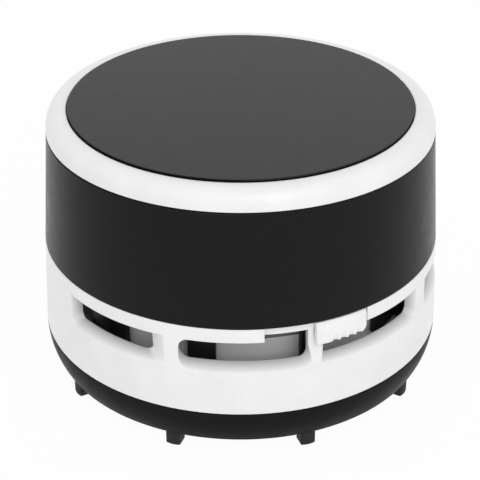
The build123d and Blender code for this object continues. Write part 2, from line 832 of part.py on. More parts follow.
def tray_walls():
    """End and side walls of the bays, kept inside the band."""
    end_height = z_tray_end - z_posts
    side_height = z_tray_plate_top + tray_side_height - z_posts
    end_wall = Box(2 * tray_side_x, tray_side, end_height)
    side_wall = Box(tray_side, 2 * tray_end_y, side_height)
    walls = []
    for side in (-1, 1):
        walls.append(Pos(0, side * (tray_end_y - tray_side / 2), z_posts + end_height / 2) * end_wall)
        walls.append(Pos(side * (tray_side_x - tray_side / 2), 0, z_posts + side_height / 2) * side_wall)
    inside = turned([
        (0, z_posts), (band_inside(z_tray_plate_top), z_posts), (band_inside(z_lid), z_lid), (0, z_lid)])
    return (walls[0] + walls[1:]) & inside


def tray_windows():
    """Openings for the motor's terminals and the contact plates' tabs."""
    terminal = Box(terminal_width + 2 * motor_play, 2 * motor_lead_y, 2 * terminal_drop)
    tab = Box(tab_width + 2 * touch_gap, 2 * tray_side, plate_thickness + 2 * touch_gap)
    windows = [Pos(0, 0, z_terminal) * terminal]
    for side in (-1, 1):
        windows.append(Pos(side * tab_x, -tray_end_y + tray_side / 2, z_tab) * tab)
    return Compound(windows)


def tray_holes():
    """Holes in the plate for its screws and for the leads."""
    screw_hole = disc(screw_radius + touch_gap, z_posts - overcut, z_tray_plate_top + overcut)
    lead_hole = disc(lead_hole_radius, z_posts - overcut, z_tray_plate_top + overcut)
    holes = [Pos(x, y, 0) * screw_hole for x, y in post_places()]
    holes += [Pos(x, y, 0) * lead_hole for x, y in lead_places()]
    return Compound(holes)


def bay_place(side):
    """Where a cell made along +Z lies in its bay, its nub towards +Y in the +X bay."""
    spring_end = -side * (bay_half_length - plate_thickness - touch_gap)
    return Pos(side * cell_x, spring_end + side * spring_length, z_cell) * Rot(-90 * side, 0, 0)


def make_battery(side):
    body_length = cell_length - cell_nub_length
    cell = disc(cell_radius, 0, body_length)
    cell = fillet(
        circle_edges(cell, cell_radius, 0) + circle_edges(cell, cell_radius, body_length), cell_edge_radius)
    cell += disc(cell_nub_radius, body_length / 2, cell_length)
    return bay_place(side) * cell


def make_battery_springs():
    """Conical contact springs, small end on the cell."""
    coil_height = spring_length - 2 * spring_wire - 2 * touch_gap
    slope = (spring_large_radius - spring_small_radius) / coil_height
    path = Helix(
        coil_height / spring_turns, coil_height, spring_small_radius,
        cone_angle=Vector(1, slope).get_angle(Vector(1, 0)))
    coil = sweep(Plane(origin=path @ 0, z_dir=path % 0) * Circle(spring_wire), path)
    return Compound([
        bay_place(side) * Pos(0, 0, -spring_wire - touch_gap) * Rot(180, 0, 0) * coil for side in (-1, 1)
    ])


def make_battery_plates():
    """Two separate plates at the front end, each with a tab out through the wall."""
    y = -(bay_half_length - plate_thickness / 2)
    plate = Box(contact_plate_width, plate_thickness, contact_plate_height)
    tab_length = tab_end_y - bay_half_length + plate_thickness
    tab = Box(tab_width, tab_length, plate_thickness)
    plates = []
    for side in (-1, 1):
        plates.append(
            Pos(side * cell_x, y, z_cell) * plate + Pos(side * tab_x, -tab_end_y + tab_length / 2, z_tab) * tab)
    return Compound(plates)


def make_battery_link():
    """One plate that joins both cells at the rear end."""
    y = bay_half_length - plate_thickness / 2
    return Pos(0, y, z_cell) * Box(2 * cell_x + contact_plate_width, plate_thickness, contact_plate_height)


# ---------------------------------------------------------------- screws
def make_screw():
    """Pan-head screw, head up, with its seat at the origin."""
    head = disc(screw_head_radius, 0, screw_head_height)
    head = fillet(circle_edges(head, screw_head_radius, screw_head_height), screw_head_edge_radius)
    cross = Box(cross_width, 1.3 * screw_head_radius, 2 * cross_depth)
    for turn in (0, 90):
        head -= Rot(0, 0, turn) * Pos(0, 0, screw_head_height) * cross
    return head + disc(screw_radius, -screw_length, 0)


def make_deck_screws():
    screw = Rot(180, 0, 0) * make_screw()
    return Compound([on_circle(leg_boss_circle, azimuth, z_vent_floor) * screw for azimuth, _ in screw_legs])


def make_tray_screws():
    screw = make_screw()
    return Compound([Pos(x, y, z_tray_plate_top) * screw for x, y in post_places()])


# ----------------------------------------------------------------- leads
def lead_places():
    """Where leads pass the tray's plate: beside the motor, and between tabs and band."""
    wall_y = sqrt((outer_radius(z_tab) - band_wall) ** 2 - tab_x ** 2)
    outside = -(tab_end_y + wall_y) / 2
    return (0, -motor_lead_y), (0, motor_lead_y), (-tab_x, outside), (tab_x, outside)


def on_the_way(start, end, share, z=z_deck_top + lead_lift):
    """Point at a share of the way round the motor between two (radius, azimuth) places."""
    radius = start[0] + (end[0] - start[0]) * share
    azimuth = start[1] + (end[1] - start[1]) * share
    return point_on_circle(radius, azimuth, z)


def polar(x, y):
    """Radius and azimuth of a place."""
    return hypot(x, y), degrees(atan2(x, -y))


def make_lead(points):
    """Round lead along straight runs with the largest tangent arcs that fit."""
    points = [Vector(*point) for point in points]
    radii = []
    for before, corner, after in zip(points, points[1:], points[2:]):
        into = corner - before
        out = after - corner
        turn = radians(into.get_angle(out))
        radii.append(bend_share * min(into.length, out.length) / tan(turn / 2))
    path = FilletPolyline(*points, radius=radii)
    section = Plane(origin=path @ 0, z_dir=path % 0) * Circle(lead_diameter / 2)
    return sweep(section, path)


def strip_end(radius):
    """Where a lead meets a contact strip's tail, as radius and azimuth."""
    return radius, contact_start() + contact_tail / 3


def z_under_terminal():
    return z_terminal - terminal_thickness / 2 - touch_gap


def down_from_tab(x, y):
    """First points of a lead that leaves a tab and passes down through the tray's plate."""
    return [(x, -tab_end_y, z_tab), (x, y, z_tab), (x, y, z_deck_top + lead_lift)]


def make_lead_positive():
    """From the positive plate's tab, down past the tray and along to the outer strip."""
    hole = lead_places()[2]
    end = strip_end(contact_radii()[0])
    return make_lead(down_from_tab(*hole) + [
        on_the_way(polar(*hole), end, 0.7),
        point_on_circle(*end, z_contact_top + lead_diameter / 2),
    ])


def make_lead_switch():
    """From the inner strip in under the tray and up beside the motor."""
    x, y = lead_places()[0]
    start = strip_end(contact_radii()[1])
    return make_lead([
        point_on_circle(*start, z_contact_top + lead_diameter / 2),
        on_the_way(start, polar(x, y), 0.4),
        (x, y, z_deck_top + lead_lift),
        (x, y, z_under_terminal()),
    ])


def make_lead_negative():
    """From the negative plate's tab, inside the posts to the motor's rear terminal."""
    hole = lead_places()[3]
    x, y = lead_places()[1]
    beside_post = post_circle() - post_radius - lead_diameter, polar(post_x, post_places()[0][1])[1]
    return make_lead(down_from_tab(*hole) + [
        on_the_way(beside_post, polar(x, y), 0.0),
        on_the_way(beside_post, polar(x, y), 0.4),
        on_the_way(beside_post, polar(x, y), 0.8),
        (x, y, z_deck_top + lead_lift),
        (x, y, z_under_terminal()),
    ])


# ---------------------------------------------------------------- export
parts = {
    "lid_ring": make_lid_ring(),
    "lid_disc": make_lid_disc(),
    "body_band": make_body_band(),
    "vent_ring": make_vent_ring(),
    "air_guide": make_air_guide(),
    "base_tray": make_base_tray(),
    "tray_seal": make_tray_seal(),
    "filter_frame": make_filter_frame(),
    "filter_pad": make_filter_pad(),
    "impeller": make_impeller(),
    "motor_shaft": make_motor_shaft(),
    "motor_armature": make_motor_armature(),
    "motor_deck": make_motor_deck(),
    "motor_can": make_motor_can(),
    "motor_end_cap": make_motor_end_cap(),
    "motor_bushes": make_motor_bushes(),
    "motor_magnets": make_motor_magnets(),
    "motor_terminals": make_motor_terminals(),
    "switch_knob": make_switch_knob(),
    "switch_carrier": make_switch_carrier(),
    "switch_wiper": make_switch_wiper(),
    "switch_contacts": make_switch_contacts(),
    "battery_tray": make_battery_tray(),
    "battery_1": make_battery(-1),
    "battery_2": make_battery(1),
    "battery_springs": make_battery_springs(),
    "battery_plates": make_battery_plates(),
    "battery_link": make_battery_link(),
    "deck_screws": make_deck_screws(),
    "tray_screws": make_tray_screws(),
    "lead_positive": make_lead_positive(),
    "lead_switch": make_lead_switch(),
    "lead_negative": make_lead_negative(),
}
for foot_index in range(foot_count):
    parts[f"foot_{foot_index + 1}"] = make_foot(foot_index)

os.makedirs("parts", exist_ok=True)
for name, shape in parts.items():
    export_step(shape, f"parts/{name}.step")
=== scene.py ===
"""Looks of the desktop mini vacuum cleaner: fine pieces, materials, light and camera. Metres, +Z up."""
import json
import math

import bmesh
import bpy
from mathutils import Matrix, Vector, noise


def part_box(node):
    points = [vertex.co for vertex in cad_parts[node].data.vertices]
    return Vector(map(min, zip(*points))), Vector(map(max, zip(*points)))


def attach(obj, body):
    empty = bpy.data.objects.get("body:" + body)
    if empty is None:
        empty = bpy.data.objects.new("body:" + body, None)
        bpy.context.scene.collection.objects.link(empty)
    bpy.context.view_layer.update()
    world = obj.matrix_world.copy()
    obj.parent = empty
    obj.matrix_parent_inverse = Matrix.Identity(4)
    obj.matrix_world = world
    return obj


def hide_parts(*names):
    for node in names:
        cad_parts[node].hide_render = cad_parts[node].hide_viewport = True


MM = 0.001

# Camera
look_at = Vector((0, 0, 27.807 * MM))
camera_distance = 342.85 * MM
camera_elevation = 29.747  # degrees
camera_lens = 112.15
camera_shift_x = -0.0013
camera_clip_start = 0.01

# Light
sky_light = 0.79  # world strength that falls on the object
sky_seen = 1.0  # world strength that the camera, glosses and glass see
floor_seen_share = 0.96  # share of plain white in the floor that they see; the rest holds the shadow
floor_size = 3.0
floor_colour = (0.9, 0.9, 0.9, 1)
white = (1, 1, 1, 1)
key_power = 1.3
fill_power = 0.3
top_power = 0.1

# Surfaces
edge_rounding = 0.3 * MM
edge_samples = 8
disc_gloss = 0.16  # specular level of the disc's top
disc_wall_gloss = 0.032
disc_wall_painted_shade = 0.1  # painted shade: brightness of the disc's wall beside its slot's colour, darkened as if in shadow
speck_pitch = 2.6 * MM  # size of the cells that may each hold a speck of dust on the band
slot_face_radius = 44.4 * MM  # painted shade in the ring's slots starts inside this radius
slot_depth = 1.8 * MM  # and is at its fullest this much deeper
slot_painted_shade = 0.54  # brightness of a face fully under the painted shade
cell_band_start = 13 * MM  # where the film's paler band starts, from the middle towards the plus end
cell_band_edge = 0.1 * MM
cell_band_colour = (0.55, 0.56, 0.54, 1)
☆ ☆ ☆
Only the lines from the one bearing "obj.matrix_parent_inverse = Matrix.Identity(4)" through the one bearing "top_power = 0.1" should be repeated, exactly as given.

Result of this task:
    obj.matrix_parent_inverse = Matrix.Identity(4)
    obj.matrix_world = world
    return obj


def hide_parts(*names):
    for node in names:
        cad_parts[node].hide_render = cad_parts[node].hide_viewport = True


MM = 0.001

# Camera
look_at = Vector((0, 0, 27.807 * MM))
camera_distance = 342.85 * MM
camera_elevation = 29.747  # degrees
camera_lens = 112.15
camera_shift_x = -0.0013
camera_clip_start = 0.01

# Light
sky_light = 0.79  # world strength that falls on the object
sky_seen = 1.0  # world strength that the camera, glosses and glass see
floor_seen_share = 0.96  # share of plain white in the floor that they see; the rest holds the shadow
floor_size = 3.0
floor_colour = (0.9, 0.9, 0.9, 1)
white = (1, 1, 1, 1)
key_power = 1.3
fill_power = 0.3
top_power = 0.1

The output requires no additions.